Of course, if someone in a video game is selling them for money, they’re probably ‘bearer bonds’ which is the same idea, but not tied to a specific person. In that case, they’re just certificates that are redeemable for cash, and potentially a lot of it. Just money that is easier to transport and earns interest over time.

Anonymous 0 Comments

Bonds used to be sheets of paper that said that the holder of this bond (or technically, the bearer of the bond) would be due regular interest. On the outside of the bond were small coupons with dates printed on them that the bond bearer would tear off and bring to a bank to get cash. Once all the coupons were turned in over the period of the loan, the big sheet would then be brought back to the bank and the original loan amount would then be returned.

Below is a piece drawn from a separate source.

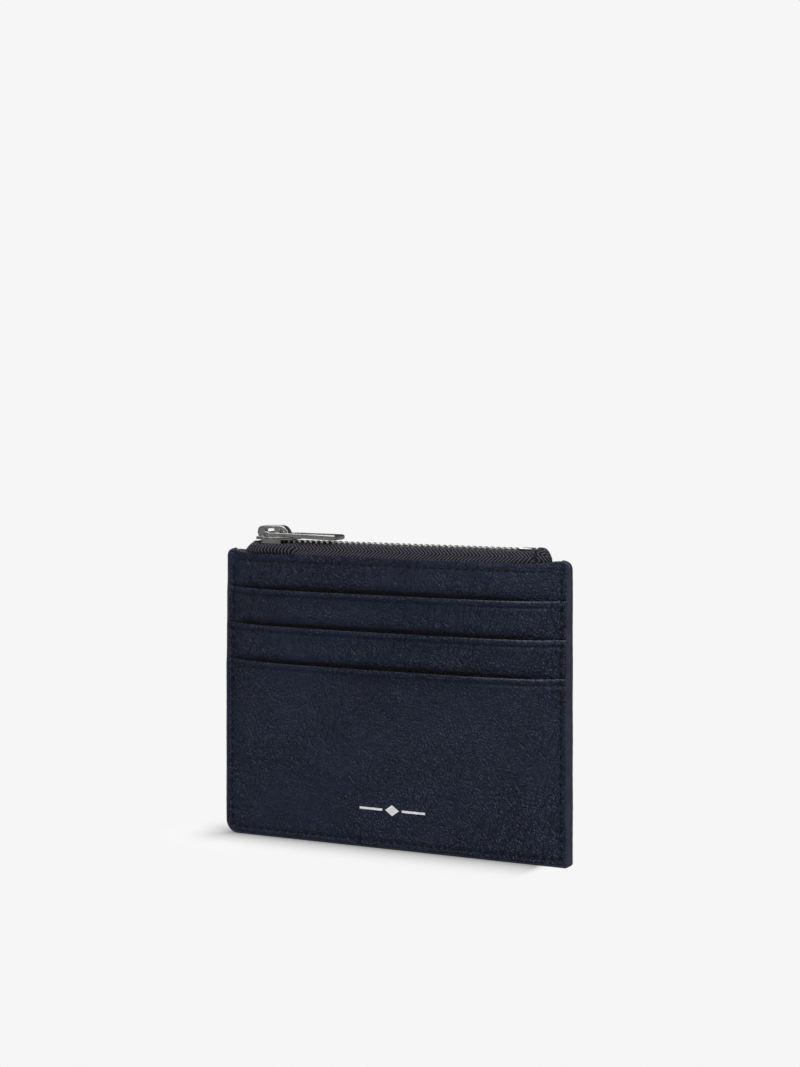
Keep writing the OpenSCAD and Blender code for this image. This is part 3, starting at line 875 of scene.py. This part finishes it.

So you might have a bond for 100 dollars, and you might have fourty coupons each for 1 dollar. Once every quarter for ten years you’d get a dollar and at the end of the time you would get your 100 bucks back. Now, it didn’t matter who bought the loan, it mattered who bore the bond. They didn’t have a way to know if someone legitimately purchased that bond from someone else or it was stolen, so locking up your bearer bonds was very important.

Anonymous 0 Comments

Others have mentioned that these are “bearer bonds,” but not the most critical part of it:

A bearer bond is paid to ***whoever currently has the bond in their hands.*** That is, whoever “bears” the bond. They aren’t assigned to any named person, they aren’t handled by any special protocol or having any password or whatever. It’s literally just, “Whoever has this certificate, can come collect a certain amount of money at a specified time.”

THAT’S why they’re so lucrative. A bearer bond is effectively a gold brick you can keep in your pocket. Gold bricks don’t care where they came from, they’re just valuable. Same thing with bearer bonds. Such bonds aren’t used anymore because they make money laundering trivially easy.